John Clare (1793 – 1864) of England was known in his day as the Northamptonshire Peasant Poet, both for his provincial turns of phrase and honest love of nature and agrarian life. Clare knew his birds well, celebrating the species of the English countryside in verse after verse. The title of this post was once the working title of a lovely poem later named simply The Nuthatch.
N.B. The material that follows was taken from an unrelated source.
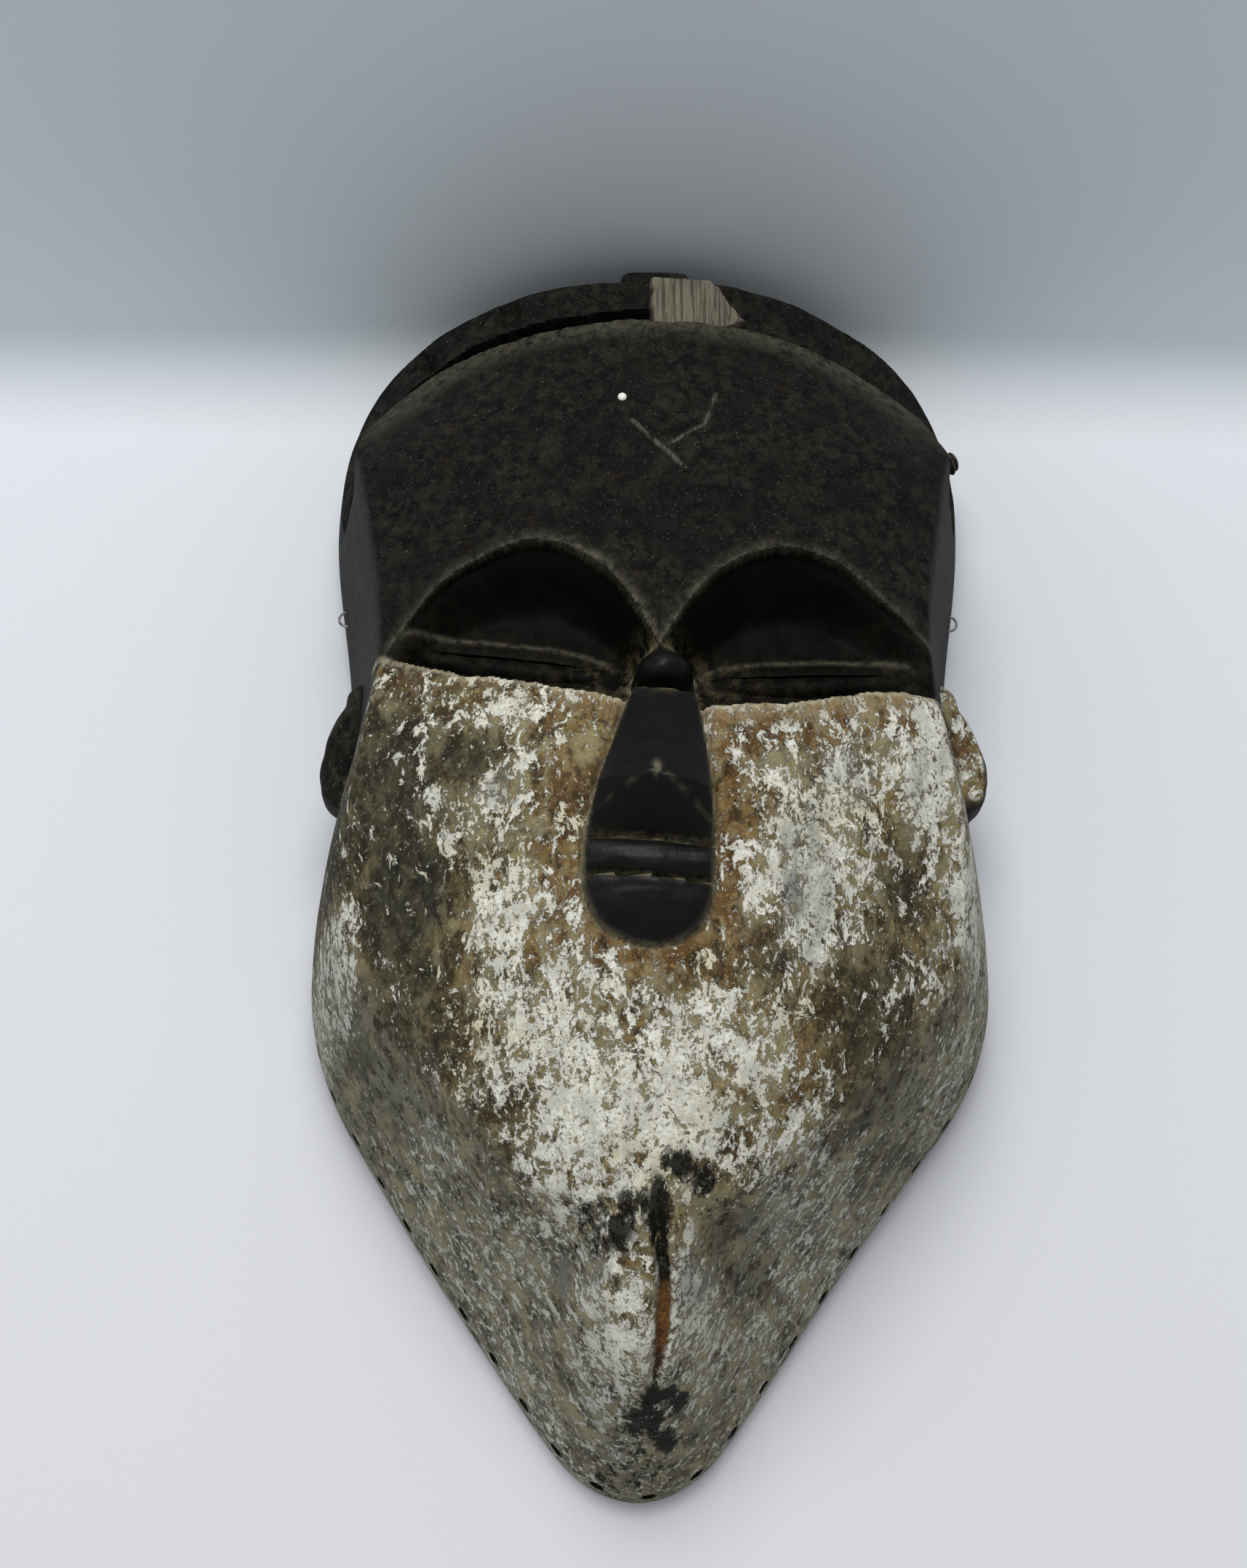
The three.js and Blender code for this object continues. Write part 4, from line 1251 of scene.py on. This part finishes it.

While John Clare was surely moved by the nuthatch he knew, Sitta europaea, to write this work, naturalists throughout the world will probably find the poem just as apt in describing their own Sitta species:
In summer showers a skreeking noise is heard
Deep in the woods of some uncommon bird
It makes a loud and long and loud continued noise
And often stops the speed of men and boys
They think somebody mocks and goes along
And never thinks the nuthatch makes the song
Who always comes along the summer guest
The birdnest hunters never found the nest
The schoolboy hears the noise from day to day
And stoops among the thorns to find a way
And starts the jay bird from the bushes green
He looks and sees a nest he’s never seen
And takes the spotted eggs with many joys
And thinks he found the bird that made the noise
Skreek I tell you. Skreek!
I have a little visitor who looks like a nuthatch but is mostly brown – upper and lower parts of its body. Likes to sneak unto my porch when the door is open. I have not seen any pictures that match the color of this one or anything similar to it.